The training was useful and practical. At no time was there petty
harassment or "make-them-suffer just to make them suffer" bullshit
that the Army does. Following the backwoods survival training was the
POW camp. You were stuck in simulated POW camp and treated
accordingly for three days, enduring interrogations, hazing-type
behavior (being locked in tiny cramped boxes, being stripped naked and
hosed down in 30-degree weather and so on, usually right before an
interrogation session), and propaganda-brainwashing type sessions. It
was as realistic as possible without actually harming people beyond just
major discomfort.

The jump training followed all this. After basic survival, I attended
water survival at the same location, another week-long class. Jumping
in water was taught - how to get out of your harness in the water
without drowning, getting out of an ejection seat underwater - getting
rafts set up, setting up solar stills, and the like. Again, practical
training without petty harassment and BS.

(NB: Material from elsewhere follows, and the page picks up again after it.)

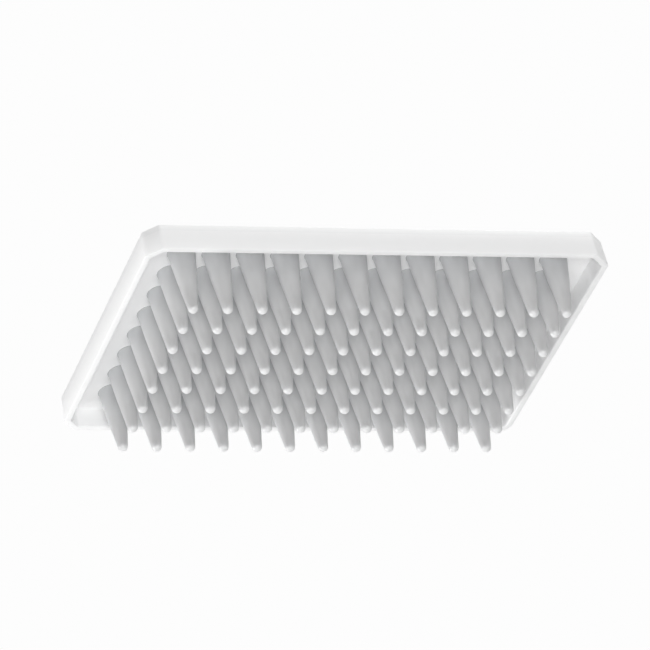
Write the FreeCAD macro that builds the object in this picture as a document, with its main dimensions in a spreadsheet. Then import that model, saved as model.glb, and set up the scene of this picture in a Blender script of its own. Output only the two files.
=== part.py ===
# Storage microplate: a semi-skirted plate with a grid of tapered wells, moulded in one piece.
# The plate stands on its well tips at z = 0, with the grid centred on x = y = 0. Columns are
# counted along +X and rows along -Y, so the first row is the far one.
import FreeCAD, Part
import math
import os
import Sketcher
from enum import IntEnum
from FreeCAD import Vector

NODE = "microplate"
Precision = FreeCAD.Base.Precision

# Millimetres, apart from the two counts
DRIVING_SIZES = {
    "footprint_length": 123.2,  # over the foot, along X
    "footprint_width": 82.4,  # the same, along Y
    "pitch": 9.0,  # between the axes of neighbouring wells
    "columns": 12,
    "rows": 8,
    "plate_height": 19.6,  # from the well tips to the top face
    "deck_thickness": 1.8,
    "skirt_height": 7.3,  # from the top face to the foot
    "skirt_wall": 1.3,  # at the top, where the skirt is thinnest
    "skirt_flare": 0.4,  # by which the foot stands outside the top face
    "foot_lead": 0.5,  # chamfer inside the foot
    "left_cut": 3.7,  # both corners beside the first column, measured at the foot
    "notch_cut": 4.6,  # the near right corner, which shows which way round the plate is
    "corner_radius": 3.4,  # the far right corner
    "corner_blend": 1.2,  # radius where a cut meets the sides
    "mouth_radius": 3.25,  # inside a well, at the top face
    "floor_radius": 0.85,  # inside a well, at its flat floor
    "floor_height": 1.3,  # of that floor above the tip
    "tip_wall": 0.45,
    "shoulder_wall": 0.6,  # where the outside of a well steepens
    "shoulder_height": 9.85,
    "neck_wall": 0.5,  # just under the deck
}

doc = FreeCAD.newDocument("storage_microplate")
sheet = doc.addObject("Spreadsheet::Sheet", "sizes")
for row, (alias, value) in enumerate(DRIVING_SIZES.items(), start=1):
    sheet.set(f"A{row}", alias)
    sheet.set(f"B{row}", str(value))
    sheet.setAlias(f"B{row}", alias)
doc.recompute()

# Expressions for what follows from the driving sizes; a word between $ signs is an alias
DECK_UNDERSIDE = "($plate_height$ - $deck_thickness$)"
FOOT = "($plate_height$ - $skirt_height$)"


def inner_radius(height):
    """The radius of a well's inside, which is one cone from its floor to its mouth."""
    rise = f"({height} - $floor_height$) / ($plate_height$ - $floor_height$)"
    return f"$floor_radius$ + ($mouth_radius$ - $floor_radius$) * {rise}"


TIP_RADIUS = "($floor_radius$ + $tip_wall$)"
SHOULDER_RADIUS = f"({inner_radius('$shoulder_height$')} + $shoulder_wall$)"
NECK_RADIUS = f"({inner_radius(DECK_UNDERSIDE)} + $neck_wall$)"


def spell_out(expression):
    """The expression as the document reads it."""
    words = expression.split("$")
    words[1::2] = [f"<<sizes>>.{alias}" for alias in words[1::2]]
    return "".join(words)


def value_of(expression):
    """What the expression comes to with the sizes as they are."""
    return float(sheet.evalExpression(spell_out(expression)))


def bind(feature, prop, expression):
    """Ties a property to the sheet."""
    feature.setExpression(prop, spell_out(expression))


body = doc.addObject("PartDesign::Body", NODE)
body.Label = NODE


def origin_feature(role):
    """One of the body's own origin planes or axes."""
    return next(feature for feature in body.Origin.OriginFeatures if feature.Role == role)


def new_sketch(name, role):
    """An empty sketch on one of the body's origin planes."""
    sketch = body.newObject("Sketcher::SketchObject", name)
    sketch.AttachmentSupport = [(origin_feature(role), "")]
    sketch.MapMode = "FlatFace"
    return sketch


# A sketch names a point by its geometry's number and one of these, which count from one
START, END, CENTRE = IntEnum("Point", ["START", "END", "CENTRE"])
ORIGIN = (-1, START)


def fix(sketch, kind, *places):
    """Adds a constraint that has no size."""
    sketch.addConstraint(Sketcher.Constraint(kind, *places))


def set_size(sketch, kind, *places, size):
    """Adds a dimension that is tied to the sheet."""
    number = sketch.addConstraint(Sketcher.Constraint(kind, *places, value_of(size)))
    sketch.renameConstraint(number, f"size{number}")
    bind(sketch, f"Constraints.size{number}", size)


def set_point(sketch, point, across, up):
    """Fixes a point, given as geometry and point number, at its two distances from the origin."""
    set_size(sketch, "DistanceX", *ORIGIN, *point, size=across)
    set_size(sketch, "DistanceY", *ORIGIN, *point, size=up)


def draw_lines(sketch, *points):
    """Straight lines from each point to the next, joined. Gives their geometry numbers."""
    ends = [Vector(x, y) for x, y in points]
    lines = [sketch.addGeometry(Part.LineSegment(a, b)) for a, b in zip(ends, ends[1:])]
    for line, following in zip(lines, lines[1:]):
        fix(sketch, "Coincident", line, END, following, START)
    return lines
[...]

There were no tabs, awards, or certificates given after all the training.
Nobody would ever know you attended such training. You can't even
assume just because someone has wings on their uniform that they
attended the course, since it was not mandatory. There was another
jungle survival course offered as well (one in Florida, another in the
Philippines), which I did not attend even though I was posted in
WestPac and flew out of the PI many times. The jump training in my
case was also moot because as we flew in the hurricanes/typhoons for
the weather recon mission, we didn't carry parachutes since bailing
out in a typhoon is not possible. Even if it was, we were frequently
thousands of miles from the nearest sandbar in the middle of the Pacific.